My proudest achievement to date is probably both publishing the Planning and Permitting insights briefing, and presenting these insights to senior members of the EU Commission, at the UK political party conferences, and to ETC members and experts from around the world to drive real policy change.
It was a really good piece of analysis with clear solution toolkits outlining how we can speed up the project development times of wind and solar. Since then, it’s been great to see some of those recommendations being picked up across the world and project development times start to accelerate. That is really rewarding to me. But it is still vitally important that we can and we must go a lot farther and faster in rolling out our solutions to continue reducing project development timelines.
What does the energy transition mean to you?
For me, it’s two things: freedom and opportunity. First, the energy transition gives us the freedom to have clean air, the freedom to have a habitable planet for ourselves and future generations. Each summer recently has felt hotter and hotter, and fighting climate change can help give people around the world the freedom to live safely from the exacerbated impacts of extremes of heat, floods and other climate-related events.
It also gives countries freedom through energy security. When I joined the ETC a few years ago, was there was a gas crisis going on and energy prices were spiking. My first task was to figure out what was causing that.
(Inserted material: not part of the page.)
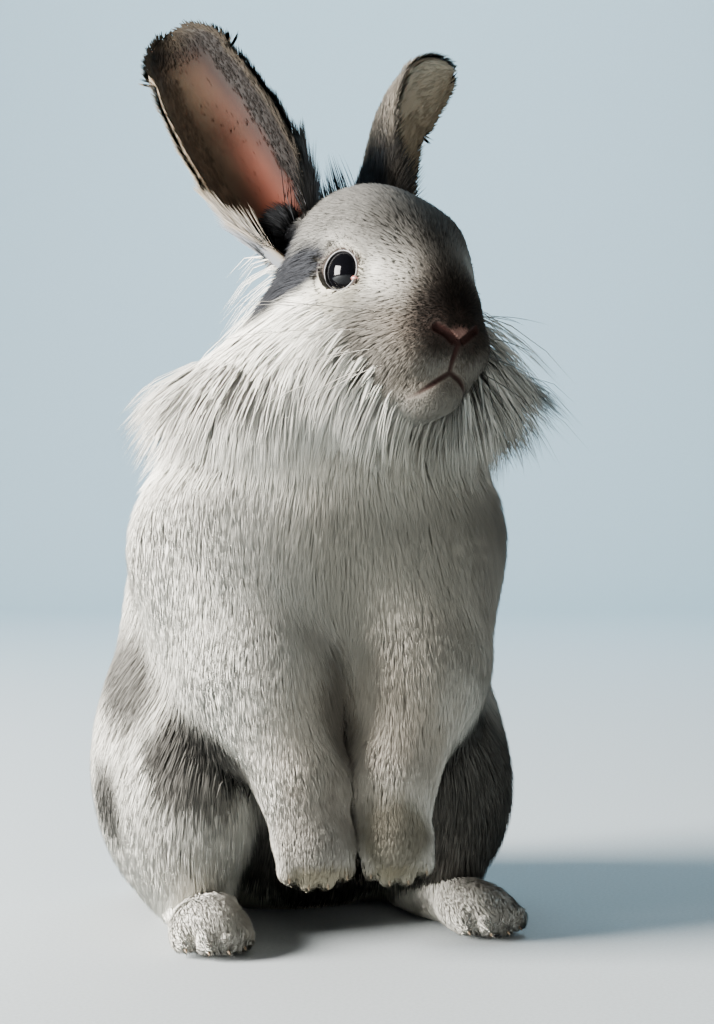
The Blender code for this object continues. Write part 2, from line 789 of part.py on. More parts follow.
def fused(core, pieces, solver):
    """The core and its pieces joined into one body by one union on their collection."""
    group = bpy.data.collections.new("pieces")
    bpy.context.scene.collection.children.link(group)
    for piece in pieces:
        bpy.context.scene.collection.objects.unlink(piece)
        group.objects.link(piece)
    join = core.modifiers.new("Fused", "BOOLEAN")
    join.operation = "UNION"
    join.operand_type = "COLLECTION"
    join.collection = group
    join.solver = solver
    applied(core)
    removed(*pieces)
    bpy.data.collections.remove(group)
    return core


# Colours as seen in daylight, and how rough each finish is
FINISHES = {
    "white_fur": ((0.80, 0.76, 0.70), 0.9),
    "grey_fur": ((0.42, 0.38, 0.35), 0.9),
    "tan_fur": ((0.68, 0.60, 0.50), 0.9),
    "ear_fur": ((0.36, 0.30, 0.26), 0.85),
    "eye": ((0.012, 0.012, 0.016), 0.05),
}
FINISH_OF = {
    "head": "grey_fur",
    "ear_left": "ear_fur",
    "ear_right": "ear_fur",
    "eye_left": "eye",
    "eye_right": "eye",
    "forepaw_left": "tan_fur",
    "forepaw_right": "tan_fur",
    "tail": "grey_fur",
}


def finish(name):
    material = bpy.data.materials.new(name)
    material.use_nodes = True
    colour, roughness = FINISHES[name]
    shader = material.node_tree.nodes["Principled BSDF"]
    shader.inputs["Base Color"].default_value = (*colour, 1)
    shader.inputs["Roughness"].default_value = roughness
    return material


def pieces_of_model():
    return [obj for obj in bpy.data.objects if obj.type == "MESH" and not obj.hide_render]


def finished():
    """Every piece gets its finish, and the origin goes to the floor under the model's middle."""
    pieces = pieces_of_model()
    corners = np.vstack([points_of(piece.data) for piece in pieces])
    middle = (corners.min(axis=0) + corners.max(axis=0)) / 2
    shift = Matrix.Translation((-middle[0], -middle[1], -corners[:, 2].min()))
    materials = {name: finish(name) for name in FINISHES}
    for piece in pieces:
        piece.data.transform(shift)
        piece.data.materials.clear()
        piece.data.materials.append(materials[FINISH_OF.get(piece.name, "white_fur")])


def main():
    removed(*bpy.data.objects)
    floor = half_space("floor", (0, 0, 0), (0, 0, -1))
    whole = flesh("whole", BODY, HEAD, VOXEL_BODY, BODY_FACES)
    changed_by(whole, floor, "DIFFERENCE")
    head = flesh("head", NECK, HEAD, VOXEL_HEAD, HEAD_FACES, mouth_detail)
    point, down = out_of_head(HEAD_CUT[0]), HEAD_AXES @ np.array(HEAD_CUT[1])
    below = half_space("below", point, down, -JOINT_GAP / 2)
    changed_by(head, below, "DIFFERENCE")
    above = half_space("above", point, -down, -LOCK_GAP)
    changed_by(whole, above, "DIFFERENCE")
    removed(floor, below, above)

    forelegs = []
    for name, sign in (("right", -1), ("left", 1)):
        foreleg = parted(whole, "foreleg_" + name, lambda more: arm_region(sign, more))
        wrist = np.array(at(sign, WRIST, PAW_SHIFT))
        elbow = np.array(at(sign, ELBOW))
        foreleg, _forepaw = cut_in_two(foreleg, "foreleg_" + name, "forepaw_" + name, wrist, wrist - elbow)
        forelegs.append(foreleg)
        parted(whole, "hind_foot_" + name, lambda more: foot_region(sign, more))
        parted(whole, "thigh_" + name, lambda more: thigh_region(sign, more))
    trunk, _tail = cut_in_two(whole, "trunk", "tail", (0, 61, 20), (0, 1, -0.2))
    neck, torso = cut_in_two(trunk, "neck", "torso", *TORSO_CUT)

    for name, sign in (("right", -1), ("left", 1)):
        for hole in (eyeball("socket", sign, JOINT_GAP), lid_opening(sign)):
            changed_by(head, hole, "DIFFERENCE")
            removed(hole)
        eyeball("eye_" + name, sign)
    largest_body(head)
    clear_of_head = grown(head, LOCK_GAP)
    leaves = [ear(name) for name in ("right", "left")]
    for leaf in leaves:
        changed_by(leaf, clear_of_head, "DIFFERENCE")
        largest_body(leaf)
    removed(clear_of_head)
    fused(head, crest_locks(), "MANIFOLD")
    for leaf in leaves:
        clear_of_ear = grown(leaf, JOINT_GAP)
        changed_by(head, clear_of_ear, "DIFFERENCE")
        removed(clear_of_ear)
    largest_body(head)
    blockers = [grown(piece, LOCK_GAP) for piece in (head, torso, *leaves)]
    blockers.extend(grown(foreleg, LOCK_GAP) for foreleg in forelegs)
    fused(neck, mane_locks(), "MANIFOLD")
    for blocker in blockers:
        changed_by(neck, blocker, "DIFFERENCE")
    removed(*blockers)
    largest_body(neck)
    finished()


main()
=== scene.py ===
# %% [markdown]
# # A dwarf lionhead rabbit, sitting up
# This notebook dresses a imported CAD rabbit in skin, fur, eyes, claws and whiskers. The CAD solids
# give the outline out to the tips of the coat. Here one skin is laid inside them, deep enough to
# leave room for the coat, and the coat itself grows on that skin as many small solid tufts.

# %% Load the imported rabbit
import math
import random
import time
from collections import namedtuple

import bmesh
import bpy
import numpy as np
from mathutils import Euler, Matrix, Vector
from mathutils.kdtree import KDTree


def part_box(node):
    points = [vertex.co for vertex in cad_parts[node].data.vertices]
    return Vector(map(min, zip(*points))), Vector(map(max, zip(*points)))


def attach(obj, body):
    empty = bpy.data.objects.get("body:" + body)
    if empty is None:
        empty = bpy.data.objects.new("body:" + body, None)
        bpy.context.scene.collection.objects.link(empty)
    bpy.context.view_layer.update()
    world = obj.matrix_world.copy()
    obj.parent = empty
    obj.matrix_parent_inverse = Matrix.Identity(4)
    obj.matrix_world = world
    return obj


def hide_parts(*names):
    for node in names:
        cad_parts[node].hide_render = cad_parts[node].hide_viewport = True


START = time.time()
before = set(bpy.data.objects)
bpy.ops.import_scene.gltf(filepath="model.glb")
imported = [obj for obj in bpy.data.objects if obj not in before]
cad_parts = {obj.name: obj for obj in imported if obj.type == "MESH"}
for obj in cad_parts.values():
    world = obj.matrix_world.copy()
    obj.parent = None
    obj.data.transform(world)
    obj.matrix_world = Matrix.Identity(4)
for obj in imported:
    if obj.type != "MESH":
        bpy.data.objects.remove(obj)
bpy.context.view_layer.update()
MM = 0.001
print("CAD nodes:", ", ".join(sorted(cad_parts)))


def clock(label):
    print(f"{label}: {time.time() - START:.0f} s since the start")


# %% [markdown]
# ## Helpers for meshes and colours
# Every piece is built in millimetres and stored in metres, with its object at the origin, so that
# a piece lies where the CAD says. Colours are written as the hex values that a screen shows, and one
# function turns them to the linear values that the shaders use.


# %% Mesh helpers
def linear(hex_colour):
    """Linear red, green and blue of an sRGB hex colour."""
    values = [int(hex_colour[i : i + 2], 16) / 255 for i in (1, 3, 5)]
    return np.array([v / 12.92 if v <= 0.04045 else ((v + 0.055) / 1.055) ** 2.4 for v in values])


SHIFT = np.zeros(3)


def linked(name, data):
    """A new object in the scene around its data."""
    made = bpy.data.objects.new(name, data)
    bpy.context.scene.collection.objects.link(made)
    return made


def object_of(name, bm):
    """An object in metres, over the CAD's floor, from a bmesh in millimetres."""
    bm.transform(Matrix.Scale(MM, 4) @ Matrix.Translation(SHIFT))
    mesh = bpy.data.meshes.new(name)
    bm.to_mesh(mesh)
    bm.free()
    mesh.polygons.foreach_set("use_smooth", [True] * len(mesh.polygons))
    return linked(name, mesh)


def applied(obj):
    """The object with its modifiers worked into its mesh."""
    graph = bpy.context.evaluated_depsgraph_get()
    mesh = bpy.data.meshes.new_from_object(obj.evaluated_get(graph))
    obj.modifiers.clear()
    obj.data = mesh
    return obj


def points_of(mesh):
    """The places of a mesh's vertices, in millimetres."""
    flat = np.empty(len(mesh.vertices) * 3)
    mesh.vertices.foreach_get("co", flat)
    return flat.reshape(-1, 3) / MM - SHIFT


def put_points(mesh, points):
    mesh.vertices.foreach_set("co", ((points + SHIFT) * MM).ravel())
    mesh.update()


def unit(vectors):
    return vectors / np.maximum(np.linalg.norm(vectors, axis=-1, keepdims=True), 1e-9)


def turn_matrix(turn):
    """Rotation matrix of three turns in degrees, about X, then Y, then Z."""
    return np.array(Euler([math.radians(angle) for angle in turn]).to_matrix())


def triangles_of(obj):
    obj.data.calc_loop_triangles()
    return len(obj.data.loop_triangles)


# %% [markdown]
# ## The body as melted masses
# A sitting rabbit is a set of soft masses: barrel, chest, haunches, arms, skull, cheeks. Sculpting
# would do as well, but a list of named eggs and bars is easy to check against the CAD, which was made
# from the same list. Each mass has a distance function, and neighbouring masses are melted together.

# %% The masses
Egg = namedtuple("Egg", "centre radii turn blend")
Limb = namedtuple("Limb", "start end start_radius end_radius blend")

HEAD_PLACE = np.array((13.2, -38.4, 194.0))
HEAD_AXES = turn_matrix((0, 0, 15))
PAW_SHIFT = -2.5
SHOULDER, ELBOW, WRIST, PAW_END = (34, -22, 116), (24.5, -44, 80), (13.8, -60, 50), (11.8, -65, 35)


def egg(centre, radii, turn=(0, 0, 0), blend=8):
    return Egg(np.array(centre, float), np.array(radii, float), turn, blend)


def limb(start, end, start_radius, end_radius, blend=8):
    return Limb(np.array(start, float), np.array(end, float), start_radius, end_radius, blend)


def mirrored(mass):
    flip = np.array((-1, 1, 1))
    if isinstance(mass, Egg):
        turn = (mass.turn[0], -mass.turn[1], -mass.turn[2])
        return mass._replace(centre=mass.centre * flip, turn=turn)
    return mass._replace(start=mass.start * flip, end=mass.end * flip)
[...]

It turned out Russia was restricting gas supplies to Europe months before the invasion of Ukraine to drive up energy prices and put themselves in a stronger negotiating position. Our analysis highlighted that if countries transitioned to higher shares of renewables and became less dependent on volatile and politically motivated fossil fuel markets, they could gain energy security and freedom to enact policies against the desires of hostile states.
It’s also an opportunity to have a more equitable energy system not dominated by returns to fossil fuel companies. It’s an opportunity for economic growth, particularly in developing sunbelt countries which are some of the countries who will be hit hardest by temperature and sea level rises, and who have been traditionally left behind. They can have dramatically cheaper power through the combination of solar and batteries.
What are you most excited about that’s coming up at the ETC?
At the start of this year I became the ETC’s Advocacy and Engagement Lead. To me, this was the next logical step following my work on the Barriers to Clean Electrification.
My colleagues and I have crunched the numbers and developed a sensible, streamlined solutions for by accelerating the energy transition as fast as reasonably possible. Now, I’m excited and looking forward to getting these solutions into the hands of policymakers who make the decisions, businesses who make the investments and build clean energy systems, and the public who advocate for the changes that need to happen.
I’m particularly looking forward to providing our insights to climate youth groups. In recent years, climate youth groups have done a great job getting themselves a seat at the table on the global stage. But they don’t have one common evidence base for energy transition statistics and analysis. I’m hoping we can help them pick up ETC’s evidence base and use it as a springboard for their great advocacy efforts across the world.
I’m also excited about the piece of work we’re doing on the economics of the transition, which I think will be really important. We’ve said for years the transition should only cost 1–2% of global GDP per year, but it’s becoming more apparent each year that the costs of inaction are in the tens of trillions. I’m looking forward to ETC laying out the evidence and making an even more compelling case for accelerating the transition.
On the pathway to net zero, what do you see as the biggest obstacle?
I think the biggest obstacle now is a lack of political will, and the extent of this differs quite heavily across countries. I believe that in general the public support the transition – we’ve seen recent surveys that show 86% of the global population believe the government should do more to fight climate change. But there is a form of miscommunication and disconnect between the public and policymakers.
It is important for the public’s wants to be communicated to policymakers and truly understood. This can help policymakers confidently make decisions that cut red tape to get clean energy generation capacity installed and infrastructure built faster. The recommendations highlighted in ETC reports to create the cheaper, cleaner power system of tomorrow increasingly align with what people around the world want. With public and policy alignment, then money and resources will follow.
What’s the best piece of advice that you received from an ETC colleague?
Adair’s words resonate with me most: there are lots of reasons to be sad in the current geopolitical environment – looking at the weather and temperature increases – but when you need some optimism, it’s really good to look at learning curves. The cost of solar has come down more than 90% in the last decade, and solar and batteries have declined by 50% in the past two years alone.
When Adair was head of the CCC 15 years ago, it was predicted these costs would only come down by about 30% in 2025 in the most favourable estimates. So the level of cost declines have well surpassed what was expected. Looking ahead to the next 15 years, not only will these trends continue – solar, wind and batteries will get even cheaper still – but a whole range of other technologies like white hydrogen (pure hydrogen found naturally in caverns) or thorium molten-salt reactors (next generation SMRs contained in a shipping container with excellent fuel economy) could take off and have a transformational effect on the pace and cost of the transition.
Learning curves of the old, and vast technological potential of the new give me more optimism that we can limit warming effectively, and do so in an economically profitable way that’s appealing to the broader electorate.